The imposing space on the National Mall likely will set visitor records. And in an era informed simultaneously by the historic election of President Barack Obama and a succession of killings of unarmed black men at the hands of police, it is a building that will affirm for many that black lives matter.

Its facade is unlike anything else in Washington. The building's outward design — known as the Corona — features walls reaching skyward, evoking the resiliency, faith and hope that has sustained black Americans since they were brought to the country in bondage. Its three-tiered shape is inspired by a symbol from the Yoruba people of West Africa featuring a crown. The 3,600 bronze-colored panels surrounding the building are a tribute to the 19th-century ironwork created by slaves in New Orleans.

"The structure itself is imbued with meaning," said Phil Freelon, the lead architect for the museum. "All these things are subtle. That's intentional. It has a certain sense to it that is African-American, in the way that our culture is expressive in other areas. We believe architecture can evoke those sorts of emotions."

It is a building that fulfills the original vision of the association members. In a letter addressed to state representatives across the country, the group pled their case for a national memorial, saying, "General memorials do not make the average American think of Negroes. Therefore, the failure to erect a special memorial may and probably will be interpreted as meaning that Negroes have made no great contribution to American advancement in war or in any other field."

They went on to say: "It would be a splendid idea if all this could find a place in a public building in Washington where it would reflect the greatest possible good throughout the country."

Washingtonians have watched the building rise from nothing on a grassy knoll at the bustling intersection of Constitution Avenue and 15th Street. Construction on the museum began in 2012, the same year Obama was re-elected to a second term. It will open four months before he is set to leave office.

Standing five stories high with 60 percent of the building below ground, the 400,000-square foot structure attempts to hold four centuries of black history. Visitors begin by descending to the basement and then walk up a series of ramps winding through the origins of slavery, to the bonds of Jim Crow, to an integrated society. Exhibits on the upper floors highlight the unique contributions of blacks to areas of American life, including the military, sports, music, the visual arts, film and television, business, the news media and religion.

Artifacts large and small fill the space, sure to evoke feelings of pain and pride from the collective memories of black visitors.

There are the ankle shackles that would have been used to restrain people who became slaves after crossing the Atlantic Ocean from the African continent to the Americas. A bill of sale for an enslaved 16-year-old girl named Polly, who was sold for $600 in Arkansas in 1835. A segregated Southern Railway passenger car that would have passed through Kentucky, Tennessee, Georgia and Florida. Glass shards and shotgun shells from the 16th Street Baptist Church in Birmingham, Alabama, where four little girls were killed in a racist bombing in 1963.

There also is a biplane used at Alabama's Tuskegee Institute to train black pilots for Army Air Corps service during World War II. A vintage red Cadillac from rock-and-roll legend Chuck Berry's personal collection. Harriet Tubman's hymn book, circa 1876. Michael Jackson's fedora.

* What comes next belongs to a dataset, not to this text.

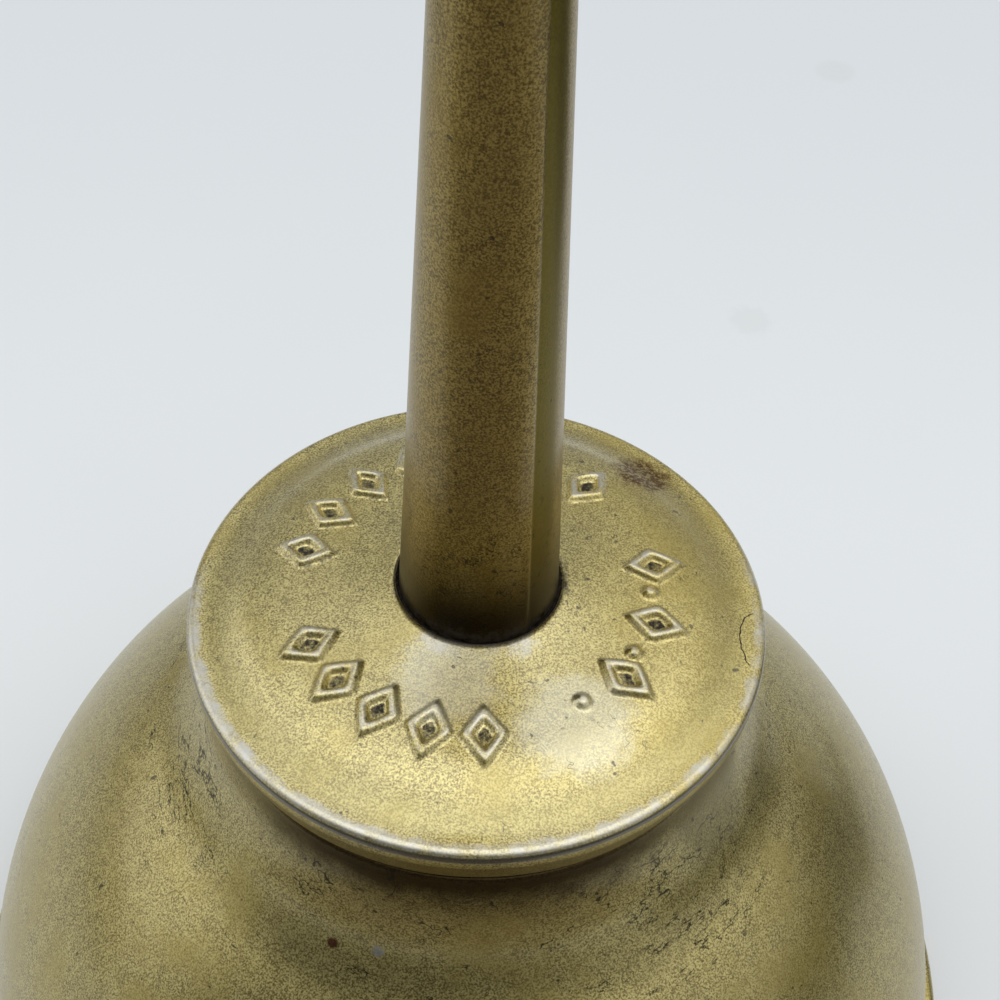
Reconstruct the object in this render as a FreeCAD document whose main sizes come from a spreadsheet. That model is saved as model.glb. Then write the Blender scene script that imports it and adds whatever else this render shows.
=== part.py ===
import FreeCAD, Part
import math
import os
import re

import Sketcher
from FreeCAD import Placement, Rotation, Vector

# Thumb-pump bench oiler, in millimetres. The can stands on the XY plane with its axis on +Z.
# A drawn steel bell holds the oil. Its spring bottom is pressed with a thumb, and a tapered
# spout, soldered into a beaded screw cap, threads onto the neck.

SIZES = {
    # can
    "sheet_gauge": 0.5,
    "rim_radius": 43.0,
    "rim_height": 4.2,
    "rim_corner": 0.8,
    "rim_foot_inner": 41.2,
    "dome_radius": 41.0,
    "cap_rise": 48.4,
    "flare_drop": 5.0,
    "neck_radius": 18.9,
    "neck_bore": 15.9,
    "shoulder_drop": 4.3,
    "neck_tube_drop": 1.5,
    # spring bottom and thumb plate
    "bottom_gauge": 0.4,
    "bottom_step_first": 37.5,
    "bottom_step_pitch": 7.0,
    "bottom_step_run": 1.0,
    "bottom_step_drop": 0.4,
    "thumb_radius": 13.0,
    "thumb_thick": 0.9,
    "thumb_edge": 0.4,
    "thumb_dish": 0.3,
    "thumb_gap": 0.05,
    # neck thread
    "thread_core": 17.2,
    "thread_pitch": 1.5,
    "ridge_height": 0.6,
    "ridge_base": 0.7,
    "ridge_crest": 0.3,
    "neck_top_drop": 0.2,
    "neck_ridge_start": 0.8,
    "neck_ridge_rise": 2.95,
    # screw cap, measured from the skirt's lower edge
    "skirt_radius": 19.1,
    "bead_plane": 3.2,
    "bead_centre": 19.25,
    "bead_section": 0.8,
    "groove_radius": 18.3,
    "groove_rise": 0.62,
    "ramp_radius": 16.5,
    "ramp_rise": 1.5,
    "field_outer": 14.5,
    "field_outer_rise": 2.2,
    "field_inner": 9.0,
    "field_inner_rise": 2.6,
    "crown_radius": 7.0,
    "crown_rise": 3.0,
    "hole_radius": 5.7,
    "hole_rise": 3.3,
    # raised lozenges and pips on the cap
    "mark_ring": 12.4,
    "mark_length": 4.6,
    "mark_width": 3.3,
    "mark_stroke": 0.75,
    "mark_root": 2.05,
    "mark_top": 2.75,
    "pip_ring": 11.8,
    "pip_radius": 0.55,
    # internal thread of the cap
    "liner_bore": 18.1,
    "liner_lift": 0.1,
    "liner_length": 2.8,
    "cap_ridge_start": 0.35,
    "cap_ridge_rise": 2.1,
    # leather washer
    "washer_inner": 14.0,
    "washer_outer": 16.9,
    "washer_thick": 0.85,
    "washer_gap": 0.05,
    # spout
    "foot_rise": 0.6,
    "foot_radius": 5.5,
    "tip_radius": 1.5,
    "tip_round": 0.4,
    "tip_bore": 0.75,
    "spout_length": 100.5,
    "spout_wall": 0.45,
    "solder_rise": 1.2,
    "solder_radius": 7.8,
}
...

Visitors can eat at a cafe featuring authentic black cuisines from four regions of the country: the agricultural South, the Creole coast, the North states, and the Western range. Dishes include Brunswick stew, shrimp and grits, an oyster pan roast, and rainbow trout stuffed with mustard greens.

Marcia Morris, a 12th-grade English teacher who lives in nearby Fairfax, Virginia, has closely followed news reports as the museum acquired rare treasures and opening day approached. "The closer it came to completion, the more real it became," she said.

As construction progressed, Morris thought often of her deceased grandparents, who lived during segregation.

"A museum just dedicated to the history of black people? That was not in the realm of (my grandfather's) thought process," she said. "They weren't educated. I know the things my grandparents went through. I think we owe something to that generation."

Tickets to the museum are free, but visitors must make reservations for timed tours. Weekends already are booked through early December, and the museum has extended its hours to accommodate the increased demand.

Morris ordered tickets next month to coincide with her daughter's 16th birthday, which she finds a fitting way to mark the occasion.

"They have a black president, people on television are black, black is cool to them and their friends," Morris said of her daughter and son. "I don't want them to ever not know what black people have gone through."

When Dianne Washington travels south from Harlem to visit the museum at the end of October, she said will be making a trip that is overdue.

"We have contributed so much to this country, free of charge," she said.

She is overjoyed that the moment is finally here.

"Everything was built on our backs," she said. "Our ancestors suffered so much. Something should be in place to honor them and their story told properly. Why not us? I can't wait."